Okay, he was a goner. Yet, how do we know these things girls?

It only took a few weeks before they became an official couple. Then, after Pat’s divorce came through in 1979, she and Neil married in Hawaii a few years later. From that time on, they have collaborated on a professional and personal level for thirty years and are still going strong.

Since Pat and Neil met, their journey has taken them through a dozen albums and more than 20 tours while they watched 19 hit singles reach the Top 40 chart. Pat’s won four Grammys, yet she insists that she and Neil “met as regular People” and that’s what helped them plant their relationship on terra firma.

Pat Benatar turned 60 last week and is still as dynamic as ever. She and her husband were on tour during last summer and will be in concert at selected cities around the U.S. throughout the spring.
“Treat Me Right” and I’ll be there in a heartbeat Pat.

Pat’s long partnership with her husband Neil is a result of mutual respect and acceptance that failure just isn’t an option. “I feel about him now the way I felt about him the very first moment I saw him, and I am so grateful for that,” Pat said to Parade. “We’re nuts about each other.”

Sounds like Pat and her husband are together not only for breakfast and dinner, but also for lunch. And something about that just doesn’t sound normal. Do you know what I’m saying?

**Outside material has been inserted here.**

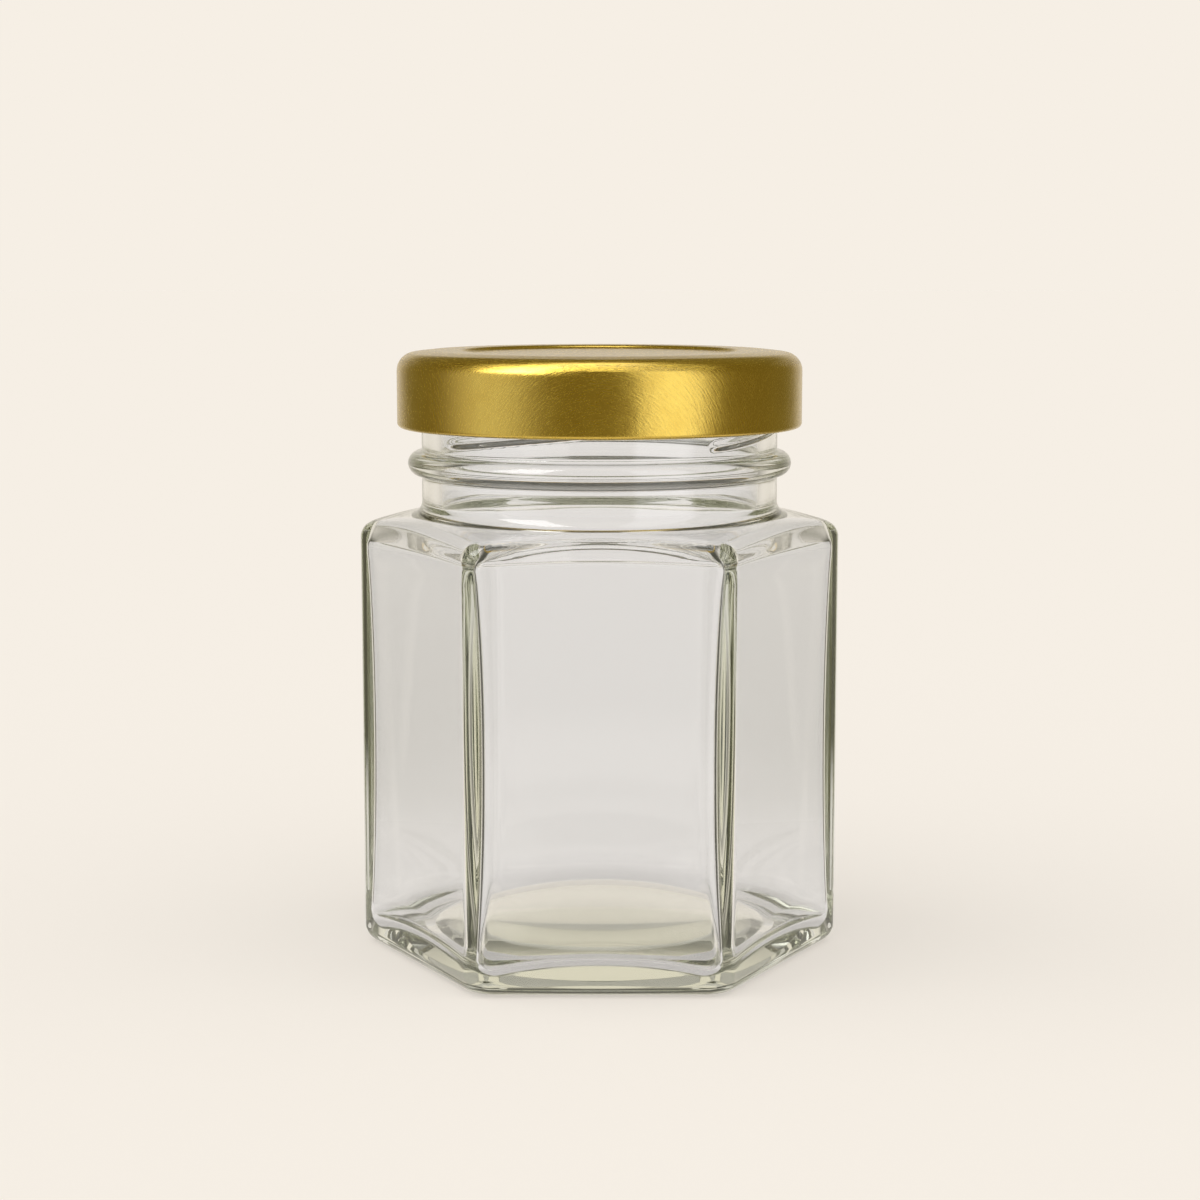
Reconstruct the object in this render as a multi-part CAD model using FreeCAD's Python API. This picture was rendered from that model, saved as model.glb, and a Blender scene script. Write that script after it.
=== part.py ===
"""Hexagonal preserving jar of clear glass with a pressed tinplate twist-off lid.

Three pieces, each written as its own STEP: the glass jar, the lid that rests on
its lip, and the sealing compound ring that lies in the lid's channel.

Millimetres, +Z up. The origin is on the jar's axis, on the surface it stands on.
Two of the six flat walls face -Y and +Y, and two corners lie on the X axis.
"""
import FreeCAD
import Part

import math
import os

from FreeCAD import Vector

# ---------------------------------------------------------------- glass body
ACROSS_FLATS = 51.1          # outside, wall to opposite wall
CORNER_RADIUS = 3.0          # vertical corners, outside
SHOULDER_Z = 53.25           # where the shoulder would meet the neck
SHOULDER_SLOPE = 0.21        # fall of the shoulder for each mm outwards
SHOULDER_ROUND = 1.9         # rounding from shoulder to walls
HEEL_ROUND = 1.4             # rounding from walls to bearing ring

# ----------------------------------------------------------------- glass wall
WALL = 2.7                   # glass thickness at the middle of a flat wall
INNER_CORNER_RADIUS = 2.4    # vertical corners of the cavity
FLOOR_Z = 7.0                # middle of the inside floor
FLOOR_RADIUS = 70.0          # spherical crown of the inside floor
POLE_FLAT = 1.5              # radius of the flat spot in the middle of each crown
INNER_HEEL_ROUND = 1.5       # rounding from floor to cavity wall
INNER_TOP_ROUND = 1.5        # rounding under the shoulder
SHOULDER_WALL = 1.8          # glass thickness of the shoulder
THROAT_ROUND = 2.2           # rounding from the shoulder's underside to the mouth

# -------------------------------------------------------------- glass underside
PUNT_RIM_RADIUS = 19.0       # inside edge of the bearing ring
PUNT_STEP = 0.7              # rise of the sloping rim of the hollow
PUNT_STEP_WIDTH = 1.6        # its width
PUNT_RISE = 2.0              # height of the hollow at its middle

# --------------------------------------------------------------- neck and finish
NECK_RADIUS = 21.48          # outside of the neck
NECK_FILLET = 1.7            # neck to shoulder
MOUTH_RADIUS = 19.2          # inside of the neck
BEAD_Z = 59.5                # middle of the transfer bead
BEAD_REACH = 1.67            # how far the bead stands out
BEAD_RADIUS = 1.4            # roundness of the bead
BEAD_FILLET = 0.4            # hollow where the bead meets the neck
LIP_Z = 71.95                # top of the sealing lip
LIP_OUTER_ROUND = 0.9        # outside rounding of the lip
LIP_INNER_ROUND = 0.65       # inside rounding of the lip

# ---------------------------------------------------------------------- lid
LID_RADIUS = 24.4            # outside of the skirt
LID_TOP_Z = 73.0             # top of the outer ring
LID_HEIGHT = 9.2             # from the rolled edge to the top of the ring
SHEET = 0.26                 # tinplate with its lacquer
LID_CORNER_ROUND = 2.6       # outside radius from ring to skirt
RING_INNER_RADIUS = 16.8     # inside edge of the outer ring, on top
PANEL_DROP = 0.65            # the centre panel lies this much lower
CURL_RADIUS = 0.9            # outside radius of the rolled bottom edge
CURL_SWEEP = 290.0           # degrees that the edge is rolled round
LUG_COUNT = 4                # lugs, evenly spaced
LUG_SPAN = 26.0              # degrees of arc of each lug
LUG_REACH = 21.95            # radius that a lug's inner edge comes in to
LUG_THICKNESS = 0.7          # sheet folded flat on itself
LUG_FIRST = 45.0             # degrees from +X of the first lug's middle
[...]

Yet, the funny thing is, I know how Pat feels. And I have to admit I too feel the same way. Over the many years, my DH and I still share the same spark we felt when we first met. Although, I can’t say we’ve spent that many lunches together.

Well, until recently. 🙂

For some couples, this could be a cause of strain, as in, “Love Is A Battlefield.” Yet, I tend to agree with Pat. When two people are intertwined as a couple like we are, you need to have mutual respect and acceptance. And if there’s conflict, you just have to fix it. Failure is not an option because, “We Belong Together.”

So you may want to remember this…For Breakfast and Dinner, but not for Lunch. For you never know. It might just be the adage that saves your marriage.

Say, what do you think? How long have you been together with your special someone? Are you tied at the hip? Or do you find a unique time for yourself, interspersed with that significant other? What is the common thread that keeps you together?
Thank you so much for dropping by and for all your wonderful comments!